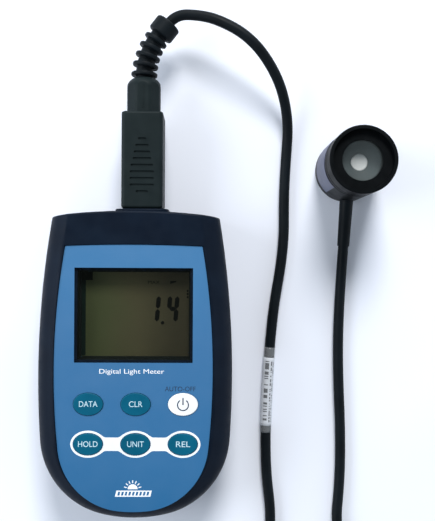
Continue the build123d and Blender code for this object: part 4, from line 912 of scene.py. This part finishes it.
def make_display_marks():
    """The reading 1.4, the small marks, a painted shadow of the window wall along the display's left edge,
    and a painted reflection block in its upper left corner.
    """
    bars = digit("bc", ONE_RIGHT_X - DIGIT_WIDTH, DIGIT_LOW_Y)
    bars += digit("fgbc", FOUR_LEFT_X, DIGIT_LOW_Y)
    bars.append(ellipse(POINT_X, DIGIT_LOW_Y + 0.5, POINT_RADIUS, POINT_RADIUS, 20))
    dark = MATERIALS["segment_ink"]
    pieces = []
    for index, bar in enumerate(bars):
        pieces.append(flat_print("display_bar_%d" % index, [slanted(bar, LEAN, DIGIT_LOW_Y)], LCD_Z, dark))
    battery = [
        rectangle(15.7, 36.7, 18.4, 38.0),
        rectangle(18.4, 37.05, 18.75, 37.65),
    ]
    unit = [rectangle(23.2, 30.3 + 1.4 * i, 23.95, 31.2 + 1.4 * i) for i in range(3)]
    pieces.append(flat_print("display_marks", battery + unit, LCD_Z, dark))
    pieces.append(printed_text("display_hold_mark", "MAX", 8.2, 37.3, LCD_Z, 2.2, 5.2, dark))
    # Painted shadow of the window's left wall, as a dark strip on the display's left edge.
    wall_shadow = rectangle(SHADE_AND_REFLECTION_LEFT_X, WALL_SHADOW_LOW_Y, WALL_SHADOW_RIGHT_X, REFLECTION_LOW_Y)
    # Painted reflection of a dark thing in the window, as a black block in the display's upper left corner.
    reflection = rectangle(SHADE_AND_REFLECTION_LEFT_X, REFLECTION_LOW_Y, REFLECTION_RIGHT_X, REFLECTION_HIGH_Y)
    pieces.append(flat_print("display_painted_wall_shadow", [wall_shadow], LCD_Z, MATERIALS["painted_wall_shadow_ink"]))
    pieces.append(flat_print("display_painted_reflection", [reflection], LCD_Z, dark))
    for piece in pieces:
        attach(piece, "meter")


make_display_marks()


# ------------------------------------------------------------------------ floor and light
FLOOR_HALF_SIZE = 3.0
FLOOR_Z = -0.0002


def make_floor():
    """Plain pale floor."""
    mesh = bpy.data.meshes.new("floor")
    half = FLOOR_HALF_SIZE
    corners = [(-half, -half, 0), (half, -half, 0), (half, half, 0), (-half, half, 0)]
    mesh.from_pydata(corners, [], [(0, 1, 2, 3)])
    material, tree, shader, add = new_material("floor_paper")
    coords = add("ShaderNodeTexCoord").outputs["Object"]
    slow = noise(add, tree, coords, 6, 2.0)
    stops = [(0.3, colour((226, 231, 243))), (0.7, colour((234, 239, 250)))]
    shade = ramp(add, tree, slow.outputs["Fac"], stops)
    tree.links.new(shade.outputs["Color"], shader.inputs["Base Color"])
    shader.inputs["Roughness"].default_value = 0.75
    mesh.materials.append(material)
    floor = link("floor", mesh)
    floor.location = (0, 0, FLOOR_Z)


LIGHT_TARGET = (0.05, 0.03, 0)


def area_light(name, place, size, power, tint):
    """Soft round light aimed at the object."""
    data = bpy.data.lights.new(name, "AREA")
    data.shape = "DISK"
    data.size = size
    data.energy = power
    data.color = tint
    light = link(name, data)
    light.location = place
    aim = Vector(LIGHT_TARGET) - Vector(place)
    light.rotation_euler = aim.to_track_quat("-Z", "Y").to_euler()


def make_sky():
    """Room light: bright all round near the horizon and dark overhead."""
    world = bpy.data.worlds.new("studio")
    world.use_nodes = True
    tree = world.node_tree
    coords = tree.nodes.new("ShaderNodeTexCoord")
    parts = tree.nodes.new("ShaderNodeSeparateXYZ")
    tree.links.new(coords.outputs["Generated"], parts.inputs["Vector"])
    shade = tree.nodes.new("ShaderNodeValToRGB")
    tree.links.new(parts.outputs["Z"], shade.inputs["Fac"])
    levels = [(0.0, 1.1), (0.45, 1.0), (0.8, 0.3), (1.0, 0.12)]
    elements = shade.color_ramp.elements
    for place, _ in levels[1:-1]:
        elements.new(place)
    for element, (place, level) in zip(elements, levels):
        element.position = place
        element.color = (0.86 * level, 0.93 * level, 1.0 * level, 1)
    background = tree.nodes["Background"]
    tree.links.new(shade.outputs["Color"], background.inputs["Color"])
    background.inputs["Strength"].default_value = 0.95
    bpy.context.scene.world = world


def make_light():
    """Soft window light from beyond the probe socket, with a weaker fill from the left."""
    make_sky()
    area_light("key_light", (0.12, 1.05, 0.95), 0.5, 19.0, (1.0, 0.985, 0.96))
    area_light("fill_light", (-1.1, 0.15, 0.8), 0.9, 10.0, (0.92, 0.96, 1.0))
    bpy.context.scene.view_settings.view_transform = "Standard"


make_floor()
make_light()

□ □ □

**Task description**
Can you write out the lines above, from the first one through the one containing "FLOOR_Z = -0.0002", exactly as they appear and nothing more?

**Reply**
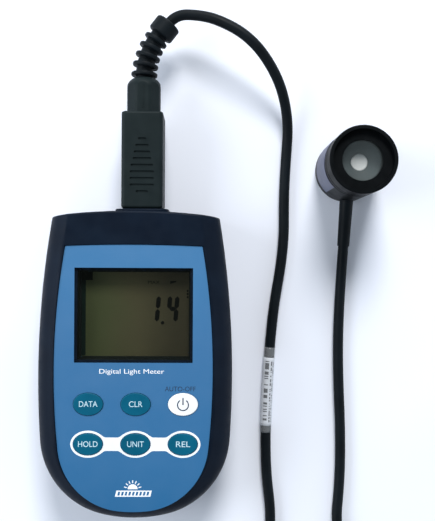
Continue the build123d and Blender code for this object: part 4, from line 912 of scene.py. This part finishes it.
def make_display_marks():
    """The reading 1.4, the small marks, a painted shadow of the window wall along the display's left edge,
    and a painted reflection block in its upper left corner.
    """
    bars = digit("bc", ONE_RIGHT_X - DIGIT_WIDTH, DIGIT_LOW_Y)
    bars += digit("fgbc", FOUR_LEFT_X, DIGIT_LOW_Y)
    bars.append(ellipse(POINT_X, DIGIT_LOW_Y + 0.5, POINT_RADIUS, POINT_RADIUS, 20))
    dark = MATERIALS["segment_ink"]
    pieces = []
    for index, bar in enumerate(bars):
        pieces.append(flat_print("display_bar_%d" % index, [slanted(bar, LEAN, DIGIT_LOW_Y)], LCD_Z, dark))
    battery = [
        rectangle(15.7, 36.7, 18.4, 38.0),
        rectangle(18.4, 37.05, 18.75, 37.65),
    ]
    unit = [rectangle(23.2, 30.3 + 1.4 * i, 23.95, 31.2 + 1.4 * i) for i in range(3)]
    pieces.append(flat_print("display_marks", battery + unit, LCD_Z, dark))
    pieces.append(printed_text("display_hold_mark", "MAX", 8.2, 37.3, LCD_Z, 2.2, 5.2, dark))
    # Painted shadow of the window's left wall, as a dark strip on the display's left edge.
    wall_shadow = rectangle(SHADE_AND_REFLECTION_LEFT_X, WALL_SHADOW_LOW_Y, WALL_SHADOW_RIGHT_X, REFLECTION_LOW_Y)
    # Painted reflection of a dark thing in the window, as a black block in the display's upper left corner.
    reflection = rectangle(SHADE_AND_REFLECTION_LEFT_X, REFLECTION_LOW_Y, REFLECTION_RIGHT_X, REFLECTION_HIGH_Y)
    pieces.append(flat_print("display_painted_wall_shadow", [wall_shadow], LCD_Z, MATERIALS["painted_wall_shadow_ink"]))
    pieces.append(flat_print("display_painted_reflection", [reflection], LCD_Z, dark))
    for piece in pieces:
        attach(piece, "meter")


make_display_marks()


# ------------------------------------------------------------------------ floor and light
FLOOR_HALF_SIZE = 3.0
FLOOR_Z = -0.0002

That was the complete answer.